My New Project always starts with 17 competing projects interrupted by furious squiggles as the pen runs out and intermittent inspirational missives to myself such as COME ON JUST PICK SOMETHING AND STICK TO IT. Or, in my most recent notebook, GOD THIS IS ALL SHITTTTT.
I suppose I can’t really do anything about this but push the thought out of my mind. It’s just a notebook. It’s not a TV commissioner or a publisher or a reviewer or whatever, but an array of incredibly thin dead trees. What do trees know about sitcom outlines or sketch ideas? Fuck all. If I was writing about meristem growth or ‘having lots of branches’ then fair enough, I’d seek their counsel.
One thing I know to be true: the self doubt keeps me frozen until the discomfort of being frozen becomes worse than said self doubt, leading the dam to burst and, crucially, me going ‘well fuck it’ and just making something. This is what always happens. I simply must continue onwards.

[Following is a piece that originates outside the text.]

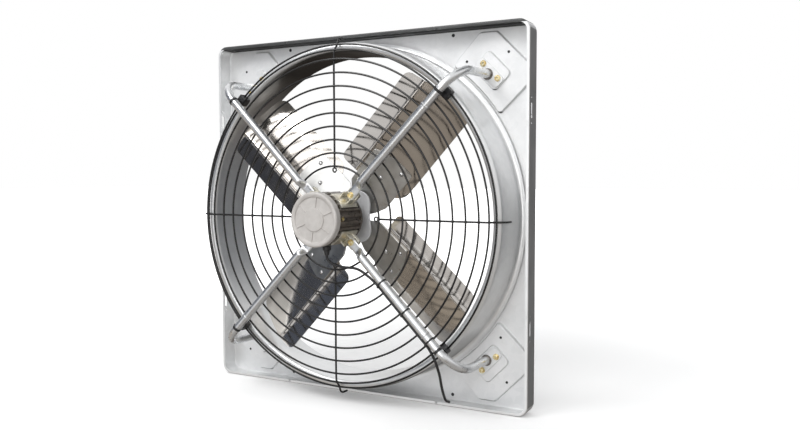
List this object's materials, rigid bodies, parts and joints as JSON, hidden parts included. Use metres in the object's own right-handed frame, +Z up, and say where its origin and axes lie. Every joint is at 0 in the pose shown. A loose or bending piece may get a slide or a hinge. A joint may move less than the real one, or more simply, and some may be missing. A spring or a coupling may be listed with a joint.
{
  "type": "panel exhaust fan",
  "caption": "Square galvanised panel with a bell mouth, a wire guard, tube arms that hold a motor at the centre, and a direct-driven axial rotor that turns behind the guard.",
  "frame": {"origin": "the point where the fan's axis meets the plane of the panel's back, which lies against the wall", "axes": "+Y along the fan's axis, out of the panel's back and into the wall, so that the motor side faces -Y; +Z up; +X to the right as seen from the motor side"},
  "size_m": [1, 0.267, 1],
  "materials": {
    "galvanised_panel": "hot-dip galvanised sheet, satin, light grey with faint spangle",
    "tube_zinc": "zinc-plated tube, semi-bright",
    "black_wire": "black coated guard wire, semi-gloss",
    "polished_stainless": "polished stainless sheet, near mirror",
    "cap_grey": "warm light grey paint, satin",
    "cast_dark": "dark enamelled finned casting, semi-gloss",
    "yellow_zinc": "yellow zinc-plated fasteners",
    "bright_steel": "bright machined steel",
    "lamination_steel": "stacked laminations, dark",
    "cord_black": "black flexible cable sheath, matt",
    "black_plastic": "black moulded plastic"
  },
  "bodies": {
    "frame": {"panel": "galvanised_panel", "bell_mouth": "galvanised_panel", "wire_guard": "black_wire", "motor_cap": "cap_grey", "motor_housing": "cast_dark", "drive_end_shield": "cast_dark", "cap_end_shield": "cast_dark", "stator_core": "lamination_steel", "bearing_front": "bright_steel", "bearing_rear": "bright_steel", "cable_gland": "black_plastic", "power_cord": "cord_black", "arm_top_right": "tube_zinc", "arm_foot_top_right": "galvanised_panel", "guard_clip_top_right": "black_plastic", "lug_bolt_top_right": "yellow_zinc", "foot_bolt_top_right_1": "yellow_zinc", "foot_bolt_top_right_2": "yellow_zinc", "arm_top_left": "tube_zinc", "arm_foot_top_left": "galvanised_panel", "guard_clip_top_left": "black_plastic", "lug_bolt_top_left": "yellow_zinc", "foot_bolt_top_left_1": "yellow_zinc", "foot_bolt_top_left_2": "yellow_zinc", "arm_bottom_left": "tube_zinc", "arm_foot_bottom_left": "galvanised_panel", "guard_clip_bottom_left": "black_plastic", "lug_bolt_bottom_left": "yellow_zinc", "foot_bolt_bottom_left_1": "yellow_zinc", "foot_bolt_bottom_left_2": "yellow_zinc", "arm_bottom_right": "tube_zinc", "arm_foot_bottom_right": "galvanised_panel", "guard_clip_bottom_right": "black_plastic", "lug_bolt_bottom_right": "yellow_zinc", "foot_bolt_bottom_right_1": "yellow_zinc", "foot_bolt_bottom_right_2": "yellow_zinc", "cord_tie_1": "black_plastic", "cord_tie_2": "black_plastic", "cord_tie_3": "black_plastic"},
    "rotor": {"motor_shaft": "bright_steel", "rotor_core": "lamination_steel", "hub_spider": "bright_steel", "hub_nut": "yellow_zinc", "blade_1": "polished_stainless", "blade_2": "polished_stainless", "blade_3": "polished_stainless", "blade_4": "polished_stainless", "blade_rivet_1_1": "bright_steel", "blade_rivet_1_2": "bright_steel", "blade_rivet_1_3": "bright_steel", "blade_rivet_2_1": "bright_steel", "blade_rivet_2_2": "bright_steel", "blade_rivet_2_3": "bright_steel", "blade_rivet_3_1": "bright_steel", "blade_rivet_3_2": "bright_steel", "blade_rivet_3_3": "bright_steel", "blade_rivet_4_1": "bright_steel", "blade_rivet_4_2": "bright_steel", "blade_rivet_4_3": "bright_steel"}
  },
  "joints": [
    {"name": "rotor_spin", "type": "hinge", "parent": "frame", "child": "rotor", "pos_m": [0, 0, 0], "axis": [0, -1, 0], "continuous": true}
  ]
}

Also, this entire post could have been summed up with the sentence: ‘chill out, it’s just a notebook’, but if I’d typed that and stopped, we wouldn’t have had sO mUcH fUn, would we.
While writing this I became emboldened to go to my cupboard of new notebooks and pluck one out for a laugh. It is blue with a sort of old fashioned pattern on the front as though a Victorian pharmacist may use it to keep track of tinctures. Confusingly it also has the word ‘LIFE’ on it, but I don’t mind.
I opened the first page and it’s a shopping list from 2023 so a) I’ve wrecked it before I’ve even started, which really takes the pressure off b) it’s soft-backed and small so doesn’t feel intimidating and c) it’ll be useful if I scrap my ideas and decide to become an apothecarist.
I guess I’ll end with: if you’ve been putting off starting something, and coming up with excuses like ‘i’m frightened of my notebook what if it’s a portal to Satan’, this is your sign to start it. I’ll see you on the other side, when I’ve perhaps finished whatever my new thing is, in five hundred years time.
x
Make your new notebook retro. Like school retro! Wrap it in wallpaper like the 90s. Hopefully you did to and you're not thinking "what the hell is he on about".
This made me snort with laughter throughout. Very relatable.